--- Given information ---
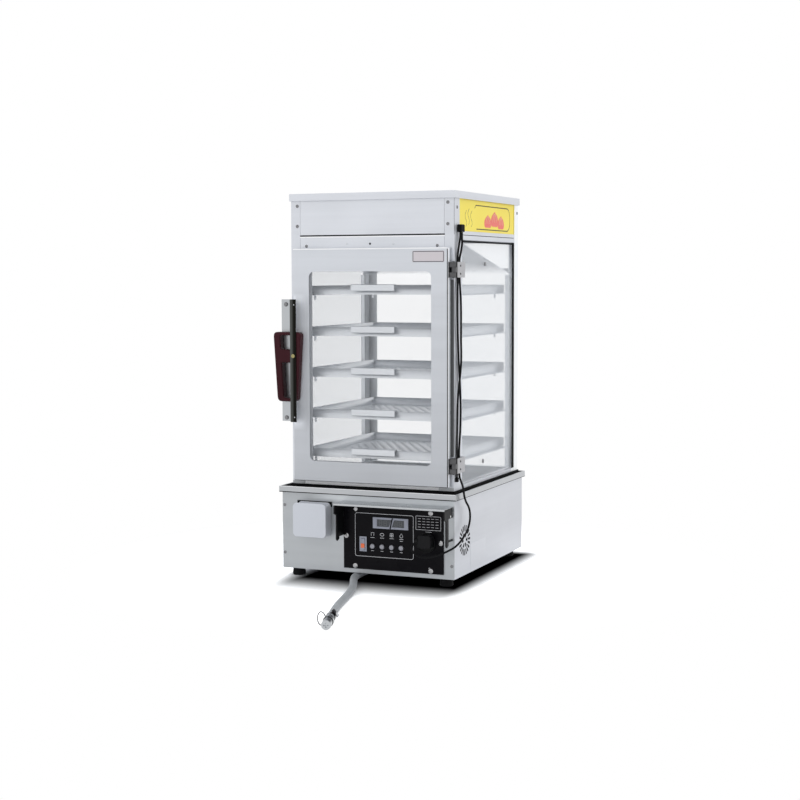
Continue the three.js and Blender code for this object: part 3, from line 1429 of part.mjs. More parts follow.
function makeHose() {
  const curve = hoseCurve();
  add('drain_hose', tube(curve, hose_radius, small_sides, hose_steps), hose_rubber);
  const end = curve.getPoint(1);
  const heading = curve.getTangent(1);
  const turn = Math.atan2(-heading.x, heading.y);
  const place = (geometry) => geometry.rotateZ(turn).translate(end.x, end.y, end.z);

  const groove_front = fitting_neck_length + fitting_collar_length;
  const groove_back = groove_front + fitting_groove_length;
  const mouth = groove_back + fitting_mouth_length;
  const body = turned([
    [fitting_bore, 0], [hose_radius, 0], [hose_radius, fitting_neck_length],
    [fitting_collar_radius, fitting_neck_length], [fitting_collar_radius, groove_front],
    [fitting_groove_radius, groove_front], [fitting_groove_radius, groove_back],
    [fitting_mouth_radius, groove_back], [fitting_mouth_radius, mouth], [fitting_bore, mouth],
    [fitting_bore, 0],
  ], round_sides);
  add('hose_fitting', place(body.translate(0, fit, 0)), polished);

  const inner = hose_radius + fit * 2;
  const outer = inner + clamp_thickness;
  const band = turned([
    [inner, 0], [outer, 0], [outer, clamp_width], [inner, clamp_width], [inner, 0],
  ], round_sides);
  const screw = turned([
    [0, 0], [clamp_screw_radius, 0], [clamp_screw_radius, clamp_screw_length], [0, clamp_screw_length],
  ], pin_sides).rotateZ(Math.PI / 2);
  screw.translate(clamp_screw_length / 2, clamp_width / 2, outer + clamp_screw_radius - fit * 2);
  const clamp = fuse(band, screw).rotateY(-clamp_turn);
  add('hose_clamp', place(clamp.translate(0, -clamp_setback - clamp_width, 0)), polished);
}

makeBaseShell();
makeBaseFront();
makeBaseRim();
makeFeet();
makeWaterPan();
makeHeatingElement();
makeWaterCup();
makeControlPanel();
makeDisplay();
makeButtons();
makeRockerSwitch();
makeSocket();
makePlug();
makeControlBoard();
makeFan();
makeHood();
makeCabinetFrame();
makeGlass();
for (let i = 0; i < tray_count; i += 1) {
  makeTray(i);
}
makeRack('rack_left', -1);
makeRack('rack_right', 1);
makeHeadFront();
makeHeadShell();
makeSign();
makeDripGuard();
makeLamp();
makeRoofCap();
makeDoorFrame();
makeDoorGlass();
makeDoorGasket();
makeDoorHandle();
makeHandleRail();
makeHinge('hinge_upper', hinge_upper_z);
makeHinge('hinge_lower', hinge_lower_z);
makeGlands();
makeLeads();
makeHose();

// The origin is the middle of the case's own footprint, cords left out
const handle_side = Math.hypot(handle_slant, handle_height);
const handle_rounding = handle_corner_radius * handle_slant / handle_side;
const footprint_left = handle_middle_x - handle_top_half + handle_rounding;
const footprint_right = base_right + rim_overhang;
const footprint_front = base_front_y - fit - hood_reach;
const footprint_back = base_back_y + rim_overhang;
display_case.position.set(
  -(footprint_left + footprint_right) / 2, -(footprint_front + footprint_back) / 2, 0,
);

export default display_case;
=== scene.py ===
# %% [markdown]
# # A heated display case
# The real object is a countertop steamer: a steel base with a water pan and a
# heating element, a glazed cabinet with five perforated trays, a door on two
# hinges and a steel head with a lit yellow sign.
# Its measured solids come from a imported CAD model. This file dresses them: it
# breaks their edges, adds the small parts, and gives each surface its finish.

import math

import bmesh
import bpy
from mathutils import Matrix, Vector


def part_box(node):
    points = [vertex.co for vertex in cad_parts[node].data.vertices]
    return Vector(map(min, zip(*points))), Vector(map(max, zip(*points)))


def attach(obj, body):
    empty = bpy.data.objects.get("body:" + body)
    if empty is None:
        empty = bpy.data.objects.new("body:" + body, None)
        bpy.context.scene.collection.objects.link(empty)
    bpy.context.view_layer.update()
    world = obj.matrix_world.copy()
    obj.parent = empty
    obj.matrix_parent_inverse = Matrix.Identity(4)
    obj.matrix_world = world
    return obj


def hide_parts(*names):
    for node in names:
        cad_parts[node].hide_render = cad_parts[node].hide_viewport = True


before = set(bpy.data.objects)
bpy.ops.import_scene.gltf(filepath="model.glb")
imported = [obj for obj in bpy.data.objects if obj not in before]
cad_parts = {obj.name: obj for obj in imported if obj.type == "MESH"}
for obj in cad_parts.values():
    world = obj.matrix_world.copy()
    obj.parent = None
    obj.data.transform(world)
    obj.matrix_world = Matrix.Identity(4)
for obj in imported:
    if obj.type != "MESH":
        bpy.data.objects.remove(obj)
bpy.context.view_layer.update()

# %% [markdown]
# ## Places in millimetres
# The case was measured from the middle of its base, in millimetres. The packed
# model is in metres, and its origin is the middle of the footprint, which the
# door handle and a loop of lead make a little larger than the base. One
# function turns a measured place into a place in the scene, so that every
# number below can be checked against a ruler. The faces that carry small parts
# are named once, by how far forward or to the side they lie.

# %% A place on the case
MM = 0.001
FOOTPRINT_SHIFT = Vector((4.15526, 20.475, 0.0))
BASE_FRONT, PANEL_FACE, CABINET_FRONT, CASE_BACK = -211, -213.25, -183, 211
DOOR_FACE, RAIL_FACE = -200, -222.75
BASE_SIDE, HEAD_SIDE, GLASS_SIDE, SIGN_FACE = 192, 181, 178.5, 179.25


def spot(x, y, z):
    """A place measured from the middle of the base in millimetres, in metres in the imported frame."""
    return (Vector((x, y, z)) + FOOTPRINT_SHIFT) * MM


print("front left corner of the base:", spot(-BASE_SIDE, BASE_FRONT, 17))

# %% [markdown]
# ## Camera
# The picture was taken with a long lens from a little above the middle of the
# case, 23 degrees round to the right of the front. A long lens keeps upright
# edges nearly parallel, so the camera stands more than three metres away.
# The turn is built from three plain rotations, first the roll about the lens,
# then the tilt, then the turn about the upright, which is easier to read than
# three mixed angles.

# %% Stand the camera
LOOK_ROUND, LOOK_DOWN, ROLL = (math.radians(turn) for turn in (22.950, 4.473, -0.165))


def add_object(name, data):
    """A new object with this data, in the scene."""
    new = bpy.data.objects.new(name, data)
    bpy.context.collection.objects.link(new)
    return new


camera = add_object("camera", bpy.data.cameras.new("camera"))
camera.data.lens = 71.351
camera.data.sensor_width = 36
camera.data.clip_end = 60
camera.location = (1.31986, -3.12070, 0.62450)
camera.rotation_euler = (
    Matrix.Rotation(LOOK_ROUND, 3, "Z")
    @ Matrix.Rotation(math.pi / 2 - LOOK_DOWN, 3, "X")
    @ Matrix.Rotation(ROLL, 3, "Z")
).to_euler()
bpy.context.scene.camera = camera
bpy.context.scene.view_settings.view_transform = "Standard"
print("camera at", camera.location[:])

# %% [markdown]
# ## Writing finishes as sums
# A finish is a small graph of shader nodes. Drawn by hand it is a web of
# boxes. Written as sums it is a line or two, so one class stands for the
# output of a node, and adding, taking away or multiplying two of them makes
# the Math node that does it.

# %% The output of a node
class Wire:
    """An output of a shader node, which can be used in a sum."""

    def __init__(self, tree, socket):
        self.tree = tree
        self.socket = socket

    def __add__(self, other):
        return self.tree.work_out("ADD", self, other)

    __radd__ = __add__

    def __rsub__(self, other):
        return self.tree.work_out("SUBTRACT", other, self)

    def __mul__(self, other):
        return self.tree.work_out("MULTIPLY", self, other)

    __rmul__ = __mul__


# %% [markdown]
# The floor, the room and every finish are trees of such nodes. One class adds
# a node to any of them: the settings go in first, such as a ramp's stops,
# because they can change which sockets a node has, and then its sockets are
# filled with numbers or wires.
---
What this task involves:
Isolate the lines above that contain the word "three" and copy them.

Written response:
Continue the three.js and Blender code for this object: part 3, from line 1429 of part.mjs. More parts follow.
# edges nearly parallel, so the camera stands more than three metres away.
# The turn is built from three plain rotations, first the roll about the lens,
# three mixed angles.